»»
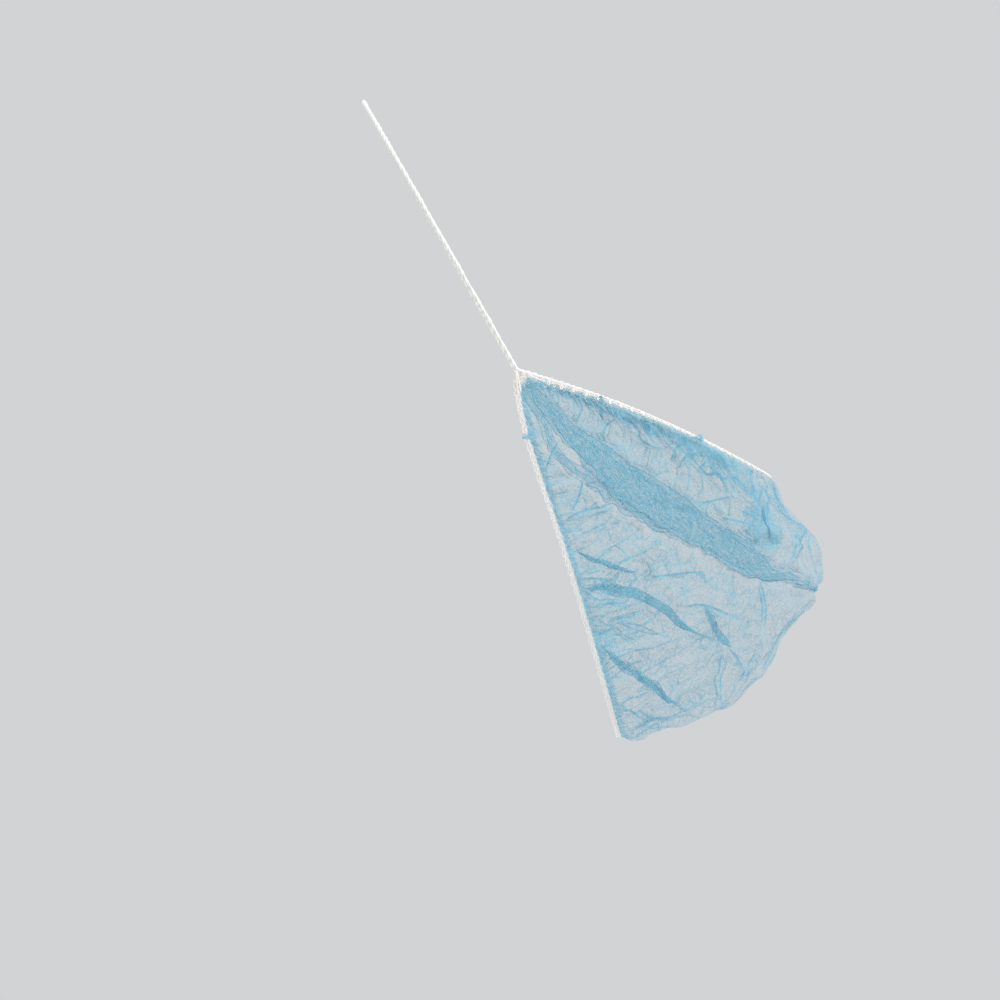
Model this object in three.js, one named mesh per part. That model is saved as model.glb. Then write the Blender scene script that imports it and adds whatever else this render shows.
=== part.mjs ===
// Beard cover in its worn form: a sheer pleated pouch round the jaw, gathered onto two edge elastics that meet at a
// corner by each ear, and a thin elastic cord over the crown. Millimetres. The wearer faces -Y, +X is the wearer's
// left and +Z is up. The origin is where the cord sits on the crown.
import * as THREE from 'three';
import { mergeVertices } from 'three/addons/utils/BufferGeometryUtils.js';

// ---- driving dimensions ----
const EAR = { across: 73, ahead: 60.8, below: 107 };      // ear corners, from the crown seat
const UPPER_ANGLE = { ear: 13.2, front: 22 };             // degrees below straight ahead, seen from the side
const LOWER_ANGLE = { ear: 90, front: 74.3 };
const CLOTH_START = 0.045;                                // radians round the hoop where the cloth begins
const WALL = 1.0;
const BUNCHED_WALL = 1.6;                                 // extra thickness where the cloth is bunched at the ears
const ELASTIC_RADIUS = 0.8;
const CORD_RADIUS = 0.9;
const GAP = 0.3;
const BUNCHED_GAP = 0.35;                                 // more room beside the bunched cloth
const CORNER_ROOM = 0.3;                                  // how near the corner each elastic ends
const CORD_END_ROOM = 1.2;
const HEAD_HALF_WIDTH = 79;
const HEAD_SQUARENESS = 2.25;                             // 2 is an ellipse

// How far the cloth reaches from the line between the ears, row by row from the upper to the lower edge.
const REACH = [
  { row: 0.00, reach: 106 },
  { row: 0.05, reach: 114 },
  { row: 0.10, reach: 125 },
  { row: 0.16, reach: 136 },
  { row: 0.23, reach: 142.5 },
  { row: 0.44, reach: 147.5 },
  { row: 0.58, reach: 152 },
  { row: 0.78, reach: 151.5 },
  { row: 1.00, reach: 146.5 },
];

// The flattened pleat that is left open from ear to ear: its top line and its width along the hoop.
const PLEAT = { earAngle: 29, angle: 36.6, earWidth: 9, width: 14, frontWidth: 5, lift: 2.6 };

// The main folds on each cheek, as the side view shows them: ahead of and below the ear corner.
const FOLDS = [
  { name: 'lower fold', ahead: [25, 52, 72], below: [80, 86, 101], width: 5, lift: 2.2 },
  { name: 'jaw fold', ahead: [22, 40, 66], below: [67, 74, 77], width: 4, lift: 1.6 },
  { name: 'chin fold', ahead: [72, 79, 86], below: [90, 103, 117], width: 4, lift: 1.8 },
  { name: 'throat fold', ahead: [32, 46, 64], below: [107, 116, 131], width: 5, lift: 2.0 },
  { name: 'lip fold', ahead: [90, 92, 96], below: [40, 52, 62], width: 4, lift: 1.6 },
];
const GATHER = { count: 44, height: 1.2, peak: 7 };       // ripples that swell just inside both edges

// ---- mesh resolution ----
const STEPS_ROUND = 68;
const STEPS_DOWN = 30;
const ELASTIC_STEPS = 46;
const CORD_STEPS = 56;
const TUBE_SIDES = 8;
const PACKING = 0.06;                                     // evens out the steps round a hoop
const HALVINGS = 24;
const NUDGE = 1e-3;                                       // step for slopes, as a share of the cloth

const { clamp, lerp, degToRad, smoothstep } = THREE.MathUtils;

// ---- the cloth's smooth form: hoops from ear to ear, each in a plane through both ear corners ----
const reachCurve = new THREE.CatmullRomCurve3(REACH.map(({ row, reach }) => new THREE.Vector3(row, reach, 0)));

// The curve runs evenly in neither row nor reach, so the place on it for a row is found by halving.
function reachAt(row) {
  let low = 0;
  let high = 1;
  for (let i = 0; i < HALVINGS; i++) {
    const middle = (low + high) / 2;
    if (reachCurve.getPoint(middle).x < row) low = middle;
    else high = middle;
  }
  return reachCurve.getPoint(low).y;
}

function edgeAngles(out) {
  const upper = lerp(UPPER_ANGLE.ear, UPPER_ANGLE.front, out ** 0.8);
  const lower = lerp(LOWER_ANGLE.front, LOWER_ANGLE.ear, (1 - out) ** 5);
  return { upper: degToRad(upper), lower: degToRad(lower) };
}

// turn runs from 0 at the right ear corner to PI at the left one.
function onHoop(turn, reach, angle) {
  const out = Math.sin(turn) * reach;
  return new THREE.Vector3(
    -EAR.across * Math.cos(turn),
    -EAR.ahead - out * Math.cos(angle),
    -EAR.below - out * Math.sin(angle),
  );
}

function clothPoint(turn, row) {
  const { upper, lower } = edgeAngles(Math.sin(turn));
  return onHoop(turn, reachAt(row), lerp(upper, lower, row));
}

// ---- folds ----
function distanceToFold(fold, ahead, below) {
  let nearest = Infinity;
  for (let i = 0; i < fold.ahead.length - 1; i++) {
    const alongX = fold.ahead[i + 1] - fold.ahead[i];
    const alongY = fold.below[i + 1] - fold.below[i];
    const share = ((ahead - fold.ahead[i]) * alongX + (below - fold.below[i]) * alongY) / (alongX ** 2 + alongY ** 2);
    const held = clamp(share, 0, 1);
    const gap = Math.hypot(ahead - fold.ahead[i] - held * alongX, below - fold.below[i] - held * alongY);
    nearest = Math.min(nearest, gap);
  }
  return nearest;
}

function pleatLift(out, ahead, below) {
  const fromEar = Math.hypot(ahead, below);
  const top = degToRad(lerp(PLEAT.earAngle, PLEAT.angle, smoothstep(fromEar, 0, 35)));
  const narrowing = smoothstep(out, 0.6, 1);
  const width = lerp(lerp(PLEAT.earWidth, PLEAT.width, smoothstep(fromEar, 5, 35)), PLEAT.frontWidth, narrowing);
  const down = fromEar * (Math.atan2(below, ahead) - top);
  return PLEAT.lift * smoothstep(down, -2.5, 1) * (1 - smoothstep(down, width - 1, width + 2.5));
}

function gatherLift(turn, row, fromEar) {
  const { upper, lower } = edgeAngles(Math.sin(turn));
  const span = fromEar * (lower - upper);
  const swell = (distance) => (distance / GATHER.peak) * Math.exp(1 - distance / GATHER.peak);
  const share = swell(row * span) + swell((1 - row) * span);
  return GATHER.height * share * Math.sin(GATHER.count * turn) * smoothstep(fromEar, 8, 30);
}

function lifts(turn, row, point) {
  const ahead = -EAR.ahead - point.y;
  const below = -EAR.below - point.z;
  let ridge = gatherLift(turn, row, Math.hypot(ahead, below));
  for (const fold of FOLDS) {
    ridge += fold.lift * Math.exp(-((distanceToFold(fold, ahead, below) / fold.width) ** 2));
  }
  return { pleat: pleatLift(Math.sin(turn), ahead, below), ridge };
}

// ---- pouch ----
function clothAxes(turn, row) {
  const round = clothPoint(turn + NUDGE, row).sub(clothPoint(turn - NUDGE, row)).normalize();
  const slope = clothPoint(turn, Math.min(row + NUDGE, 1)).sub(clothPoint(turn, Math.max(row - NUDGE, 0)));
  const normal = slope.cross(round).normalize();
  const down = round.clone().cross(normal);
  return { normal, down };
}

// Steps round a hoop, from one end to the other, that come out about equal in length.
function turnAt(share, start) {
  const even = share - PACKING * Math.sin(2 * Math.PI * share);
  return lerp(start, Math.PI - start, even);
}

function pouchGeometry() {
  const across = STEPS_DOWN + 1;
  const outer = [];
  const inner = [];
  for (let i = 0; i <= STEPS_ROUND; i++) {
    const turn = turnAt(i / STEPS_ROUND, CLOTH_START);
    for (let j = 0; j <= STEPS_DOWN; j++) {
      const row = j / STEPS_DOWN;
      const point = clothPoint(turn, row);
      const { normal } = clothAxes(turn, row);
      const { pleat, ridge } = lifts(turn, row, point);
      const bunched = BUNCHED_WALL * Math.exp(-((Math.sin(turn) / 0.07) ** 2));
      outer.push(point.clone().addScaledVector(normal, ridge + pleat + bunched / 2));
      inner.push(point.clone().addScaledVector(normal, ridge - WALL - bunched / 2));
    }
  }
  const position = [...outer, ...inner].flatMap((point) => point.toArray());
  const index = [];
  const quad = (a, b, c, d) => index.push(a, b, c, a, c, d);
  const at = (i, j) => i * across + j;
  const under = (i, j) => outer.length + at(i, j);
  for (let i = 0; i < STEPS_ROUND; i++) {
    for (let j = 0; j < STEPS_DOWN; j++) {
      quad(at(i, j), at(i, j + 1), at(i + 1, j + 1), at(i + 1, j));
      quad(under(i, j), under(i + 1, j), under(i + 1, j + 1), under(i, j + 1));
    }
    quad(at(i, 0), at(i + 1, 0), under(i + 1, 0), under(i, 0));
    quad(at(i + 1, STEPS_DOWN), at(i, STEPS_DOWN), under(i, STEPS_DOWN), under(i + 1, STEPS_DOWN));
  }
  for (let j = 0; j < STEPS_DOWN; j++) {
    quad(at(0, j + 1), at(0, j), under(0, j), under(0, j + 1));
    quad(at(STEPS_ROUND, j), at(STEPS_ROUND, j + 1), under(STEPS_ROUND, j + 1), under(STEPS_ROUND, j));
  }
  const geometry = new THREE.BufferGeometry();
  geometry.setAttribute('position', new THREE.Float32BufferAttribute(position, 3));
  geometry.setIndex(index);
  geometry.computeVertexNormals();
  return geometry;
}

// ---- elastics and cord ----
function tube(points, radius, steps) {
  const section = new THREE.Shape();
  for (let i = 0; i < TUBE_SIDES; i++) {
    const angle = (2 * Math.PI * i) / TUBE_SIDES;
    const corner = [radius * Math.cos(angle), radius * Math.sin(angle)];
    if (i === 0) section.moveTo(...corner);
    else section.lineTo(...corner);
  }
  section.closePath();
  const extrudePath = new THREE.CatmullRomCurve3(points);
  const geometry = new THREE.ExtrudeGeometry(section, { steps, extrudePath, curveSegments: 1 });
  geometry.deleteAttribute('normal');
  geometry.deleteAttribute('uv');
  const merged = mergeVertices(geometry, 1e-3);
  merged.computeVertexNormals();
  return merged;
}

// An elastic runs just outside the cloth's edge: side is -1 along the upper edge and +1 along the lower edge.
function edgeRoute(row, side) {
  const points = [];
  const away = ELASTIC_RADIUS + GAP;
  const reach = reachAt(row);
  for (let i = 0; i <= ELASTIC_STEPS; i++) {
    const turn = turnAt(i / ELASTIC_STEPS, CORNER_ROOM / reach);
    const fromEar = reach * Math.sin(turn);
    const bunched = BUNCHED_GAP * Math.exp(-((fromEar / 10) ** 2));
    points.push(clothPoint(turn, row).addScaledVector(clothAxes(turn, row).down, side * (away + bunched)));
  }
  return points;
}

// The head's slanted section: from ear corner to ear corner through the crown seat, which the cord rests on.
function cordRoute() {
  const rise = Math.hypot(EAR.ahead, EAR.below);
  const up = new THREE.Vector3(0, EAR.ahead / rise, EAR.below / rise);
  const points = [];
  for (let i = 0; i <= CORD_STEPS; i++) {
    const turn = (Math.PI * i) / CORD_STEPS;
    const height = Math.sin(turn) ** (2 / HEAD_SQUARENESS);
    const round = Math.sign(Math.cos(turn)) * Math.abs(Math.cos(turn)) ** (2 / HEAD_SQUARENESS);
    const halfWidth = lerp(EAR.across, HEAD_HALF_WIDTH, smoothstep(height, 0, 0.5));
    const point = new THREE.Vector3(-round * halfWidth, -EAR.ahead, -EAR.below);
    points.push(point.addScaledVector(up, lerp(CORD_END_ROOM, rise + CORD_RADIUS, height)));
  }
  return points;
}

// ---- assembly ----
const clothFinish = { color: 0x87d0e8, roughness: 0.85, metalness: 0, side: THREE.DoubleSide };
const elasticFinish = { color: 0xf2f1ea, roughness: 0.7, metalness: 0 };

function piece(name, geometry, finish) {
  const mesh = new THREE.Mesh(geometry, new THREE.MeshStandardMaterial(finish));
  mesh.name = name;
  return mesh;
}

const group = new THREE.Group();
group.add(piece('pouch', pouchGeometry(), clothFinish));
group.add(piece('upper_edge_elastic', tube(edgeRoute(0, -1), ELASTIC_RADIUS, ELASTIC_STEPS), elasticFinish));
group.add(piece('lower_edge_elastic', tube(edgeRoute(1, 1), ELASTIC_RADIUS, ELASTIC_STEPS), elasticFinish));
group.add(piece('head_loop', tube(cordRoute(), CORD_RADIUS, CORD_STEPS), elasticFinish));

export default group;
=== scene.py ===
import math
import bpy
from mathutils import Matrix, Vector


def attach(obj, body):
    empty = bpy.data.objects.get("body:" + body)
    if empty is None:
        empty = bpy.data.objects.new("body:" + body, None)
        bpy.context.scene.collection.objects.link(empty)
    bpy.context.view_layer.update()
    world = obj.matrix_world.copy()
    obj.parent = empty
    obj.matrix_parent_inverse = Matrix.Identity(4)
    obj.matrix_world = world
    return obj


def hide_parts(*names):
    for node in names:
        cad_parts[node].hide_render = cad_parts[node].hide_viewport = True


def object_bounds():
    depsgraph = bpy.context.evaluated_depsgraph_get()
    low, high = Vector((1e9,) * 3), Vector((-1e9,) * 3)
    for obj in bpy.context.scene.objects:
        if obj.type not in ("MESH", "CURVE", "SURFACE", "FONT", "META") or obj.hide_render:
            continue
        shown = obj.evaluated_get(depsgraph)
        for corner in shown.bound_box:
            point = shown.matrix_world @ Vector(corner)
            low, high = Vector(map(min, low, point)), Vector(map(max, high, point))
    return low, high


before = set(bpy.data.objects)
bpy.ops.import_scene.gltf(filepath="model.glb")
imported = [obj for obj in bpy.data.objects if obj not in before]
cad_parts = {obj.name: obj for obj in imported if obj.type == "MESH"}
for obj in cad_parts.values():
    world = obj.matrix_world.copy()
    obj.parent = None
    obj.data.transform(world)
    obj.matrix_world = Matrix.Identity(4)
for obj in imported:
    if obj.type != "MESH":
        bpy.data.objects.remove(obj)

from types import SimpleNamespace

import bpy
import numpy as np
from mathutils import Vector

cad_low, cad_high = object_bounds()
MM = 0.001

# ---- the worn form, as the CAD model has it (metres, degrees) ----
EAR_ACROSS, EAR_AHEAD, EAR_BELOW = 0.073, 0.0608, 0.107
UPPER_ANGLE = {"ear": 13.2, "front": 22.0}
LOWER_ANGLE = {"ear": 90.0, "front": 74.3}
CLOTH_START = 0.022
PACKING = 0.06
CORD_RADIUS = 0.9 * MM
CORD_END_ROOM = 1.2 * MM
HEAD_HALF_WIDTH = 0.079
HEAD_SQUARENESS = 2.25
CORD_STEPS = 56
REACH = {
    "row": [0.00, 0.05, 0.10, 0.16, 0.23, 0.44, 0.58, 0.78, 1.00],
    "reach": [0.106, 0.114, 0.125, 0.136, 0.1425, 0.1475, 0.152, 0.1515, 0.1465],
}

# The open pleat and the narrow strip below it, by distance from the ear corner (millimetres).
PLEAT = {
    "from_ear": [0, 8, 18, 28, 34, 42, 50, 60, 72, 92, 108, 116, 124, 132, 144],
    "top_angle": [34, 37.3, 41, 42.5, 41.3, 39.7, 39, 37.4, 36.8, 36.3, 36.2, 36.3, 37, 36, 34.9],
    "width": [2.5, 4, 5, 6.3, 7.8, 10.2, 12.6, 14, 14, 12.5, 11.5, 10, 4.5, 2.2, 1.4],
    "gap": [0.2, 0.3, 0.8, 3.2, 4, 1.9, 0.6, 0.3, 0.3, 0.3, 0.3, 0.3, 0.3, 0.3, 0.3],
    "strip": [1.2, 1.8, 2.4, 2.7, 2.9, 4, 3.2, 2.4, 2, 0.8, 0.5, 0.4, 0.3, 0.3, 0.3],
}

PLEAT_REACH = 0.1435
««
* **TASK DIRECTIONS**
Give again, word for word, every line of the listing above from the one with "point = shown.matrix_world" to the one with "obj.data.transform(world)", both inclusive, and nothing beyond them.

* **WRITTEN RESPONSE**
            point = shown.matrix_world @ Vector(corner)
            low, high = Vector(map(min, low, point)), Vector(map(max, high, point))
    return low, high


before = set(bpy.data.objects)
bpy.ops.import_scene.gltf(filepath="model.glb")
imported = [obj for obj in bpy.data.objects if obj not in before]
cad_parts = {obj.name: obj for obj in imported if obj.type == "MESH"}
for obj in cad_parts.values():
    world = obj.matrix_world.copy()
    obj.parent = None
    obj.data.transform(world)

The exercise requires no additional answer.